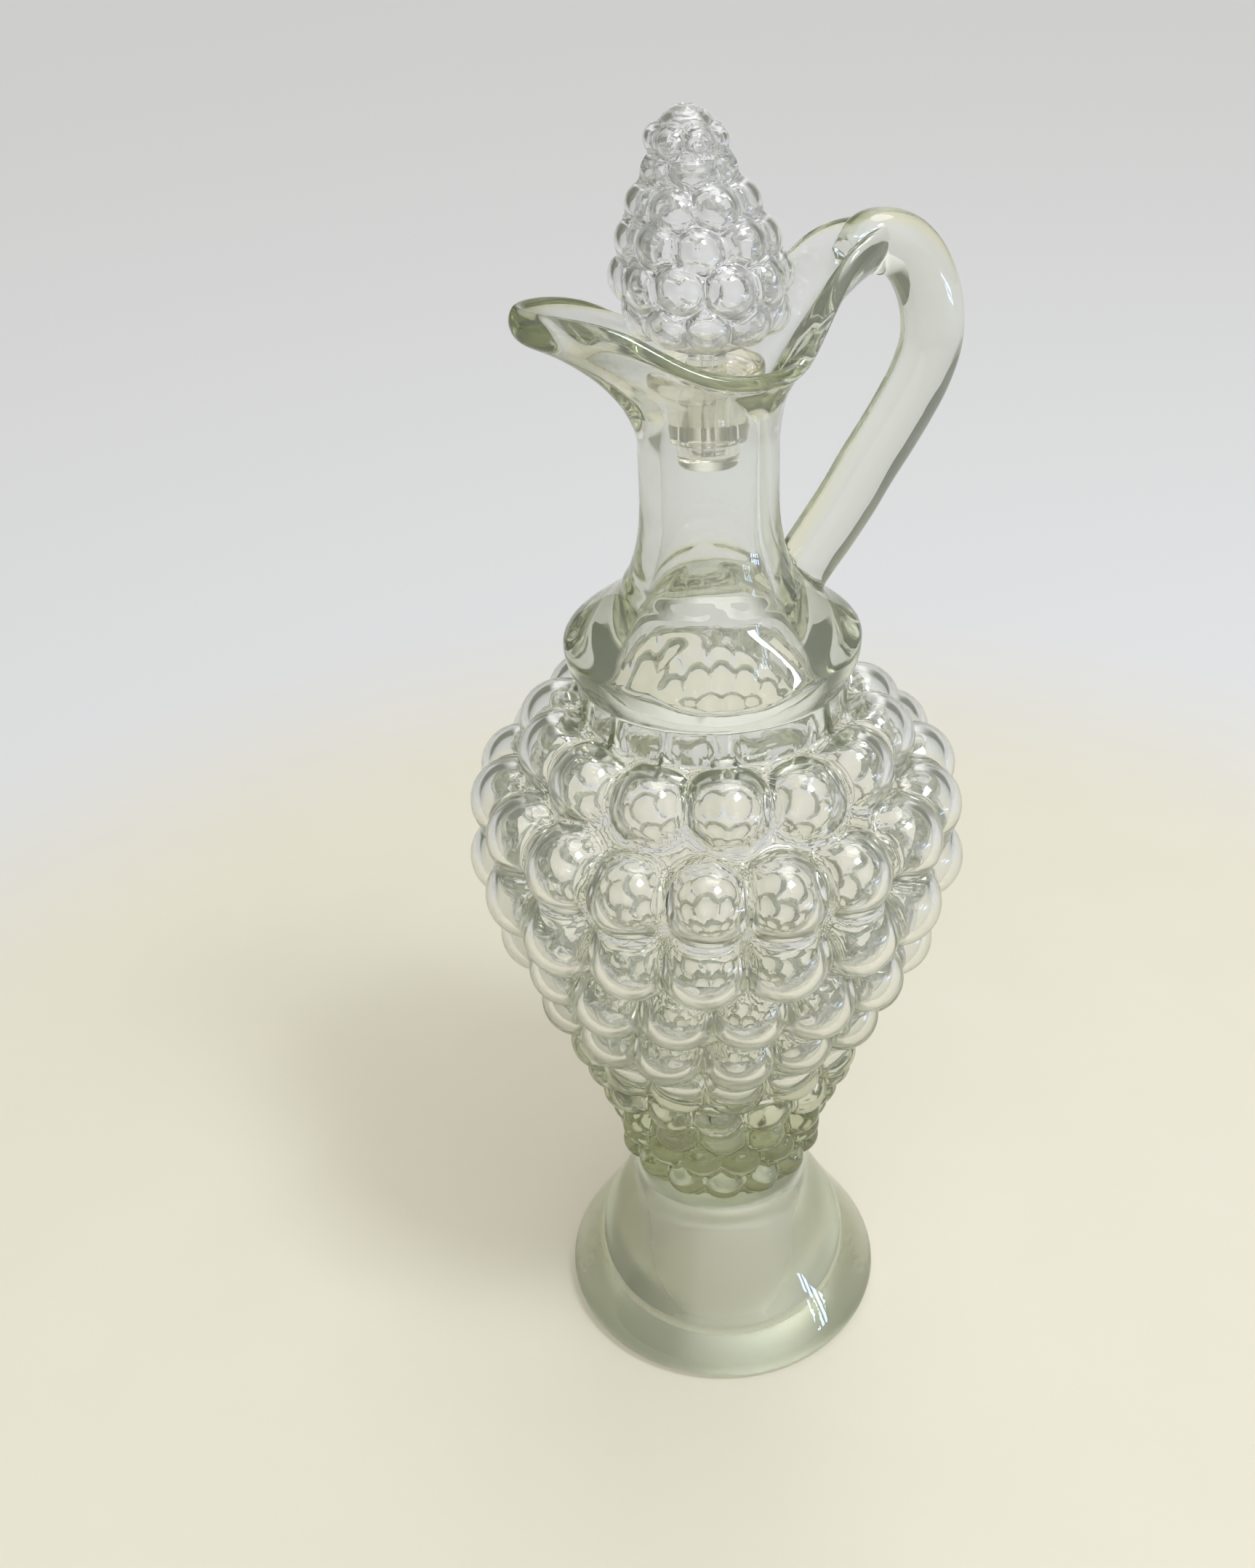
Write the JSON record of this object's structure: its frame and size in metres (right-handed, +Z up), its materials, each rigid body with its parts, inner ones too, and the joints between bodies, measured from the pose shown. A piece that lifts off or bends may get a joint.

---

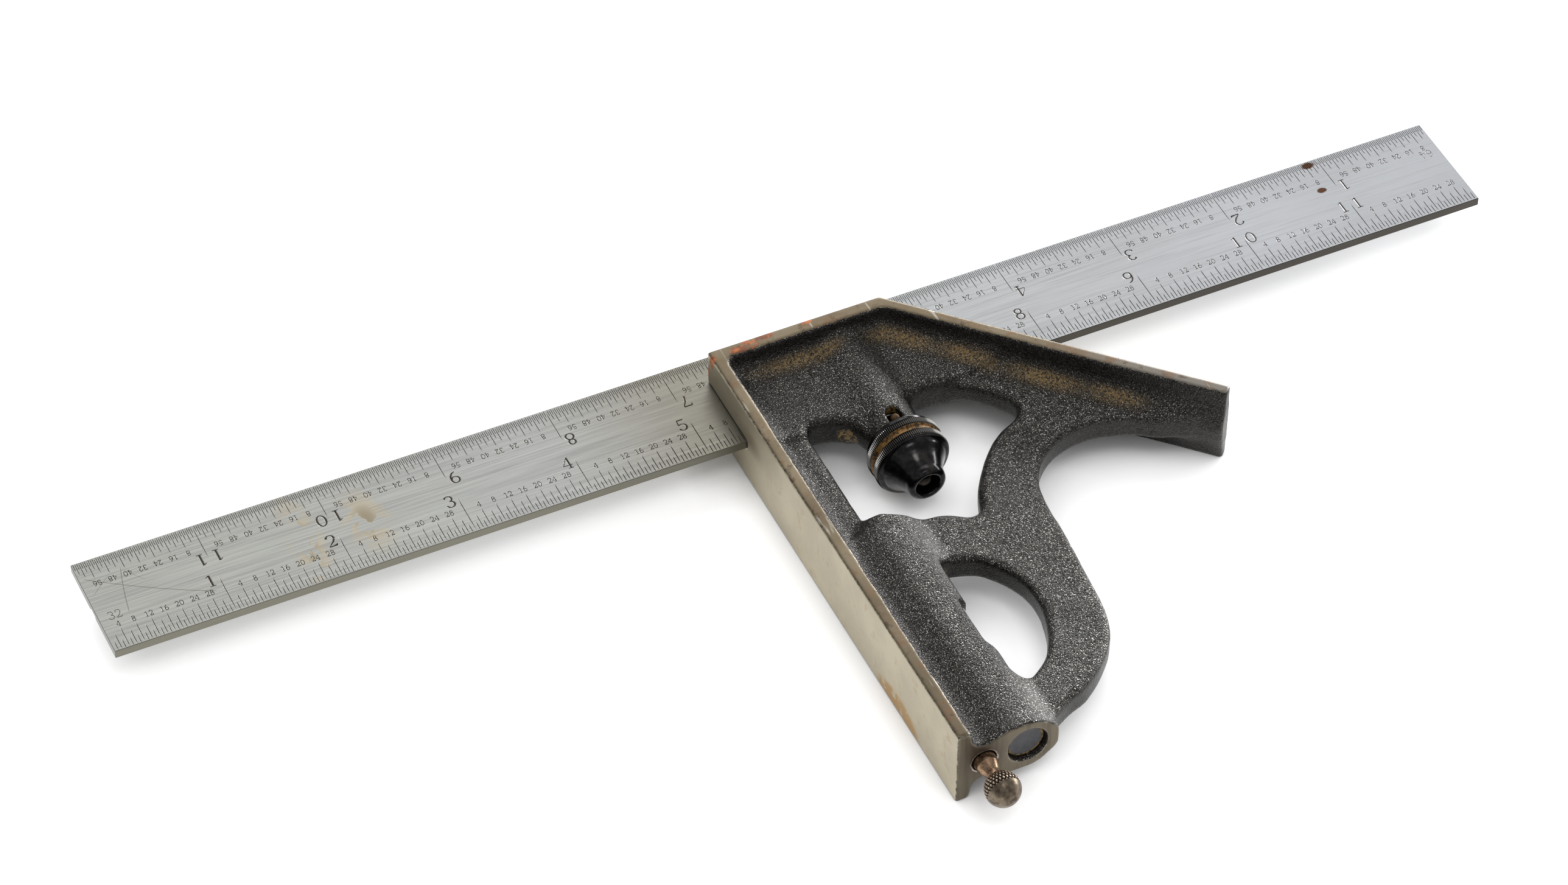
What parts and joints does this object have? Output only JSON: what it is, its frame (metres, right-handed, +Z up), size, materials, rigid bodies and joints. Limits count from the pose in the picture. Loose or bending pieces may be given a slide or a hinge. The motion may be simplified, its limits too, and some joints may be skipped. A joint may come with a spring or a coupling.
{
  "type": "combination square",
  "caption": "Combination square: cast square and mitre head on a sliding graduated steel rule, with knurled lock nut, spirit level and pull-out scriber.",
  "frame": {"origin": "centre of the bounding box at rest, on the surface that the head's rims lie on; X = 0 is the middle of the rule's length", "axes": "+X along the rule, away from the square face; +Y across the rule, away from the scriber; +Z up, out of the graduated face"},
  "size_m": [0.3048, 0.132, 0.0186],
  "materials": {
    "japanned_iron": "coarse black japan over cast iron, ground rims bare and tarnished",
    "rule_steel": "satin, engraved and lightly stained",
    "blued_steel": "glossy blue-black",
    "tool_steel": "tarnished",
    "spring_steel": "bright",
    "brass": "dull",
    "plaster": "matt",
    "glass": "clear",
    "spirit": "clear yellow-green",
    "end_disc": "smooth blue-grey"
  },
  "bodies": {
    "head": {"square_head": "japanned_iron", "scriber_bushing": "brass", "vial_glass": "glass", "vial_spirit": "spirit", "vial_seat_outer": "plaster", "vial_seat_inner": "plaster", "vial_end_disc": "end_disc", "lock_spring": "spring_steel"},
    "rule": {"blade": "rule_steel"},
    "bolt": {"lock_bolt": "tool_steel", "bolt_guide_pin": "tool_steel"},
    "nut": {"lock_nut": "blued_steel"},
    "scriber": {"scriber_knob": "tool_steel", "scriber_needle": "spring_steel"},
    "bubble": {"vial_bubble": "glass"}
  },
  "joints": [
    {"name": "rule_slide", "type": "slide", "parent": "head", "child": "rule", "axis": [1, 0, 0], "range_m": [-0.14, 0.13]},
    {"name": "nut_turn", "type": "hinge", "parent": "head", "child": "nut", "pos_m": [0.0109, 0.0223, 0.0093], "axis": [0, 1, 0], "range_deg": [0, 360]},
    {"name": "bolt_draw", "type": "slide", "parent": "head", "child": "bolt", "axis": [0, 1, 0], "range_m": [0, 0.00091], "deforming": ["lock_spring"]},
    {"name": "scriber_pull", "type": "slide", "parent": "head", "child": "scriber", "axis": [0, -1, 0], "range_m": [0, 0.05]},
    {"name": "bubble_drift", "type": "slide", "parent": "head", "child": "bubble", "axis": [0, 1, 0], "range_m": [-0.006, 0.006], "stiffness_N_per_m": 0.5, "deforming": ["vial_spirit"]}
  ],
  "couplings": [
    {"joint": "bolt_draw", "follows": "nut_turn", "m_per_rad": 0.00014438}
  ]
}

Objective:
Copy each line above that contains the word "bodies".

Worked solution:
Write the JSON record of this object's structure: its frame and size in metres (right-handed, +Z up), its materials, each rigid body with its parts, inner ones too, and the joints between bodies, measured from the pose shown. A piece that lifts off or bends may get a joint.
What parts and joints does this object have? Output only JSON: what it is, its frame (metres, right-handed, +Z up), size, materials, rigid bodies and joints. Limits count from the pose in the picture. Loose or bending pieces may be given a slide or a hinge. The motion may be simplified, its limits too, and some joints may be skipped. A joint may come with a spring or a coupling.
  "bodies": {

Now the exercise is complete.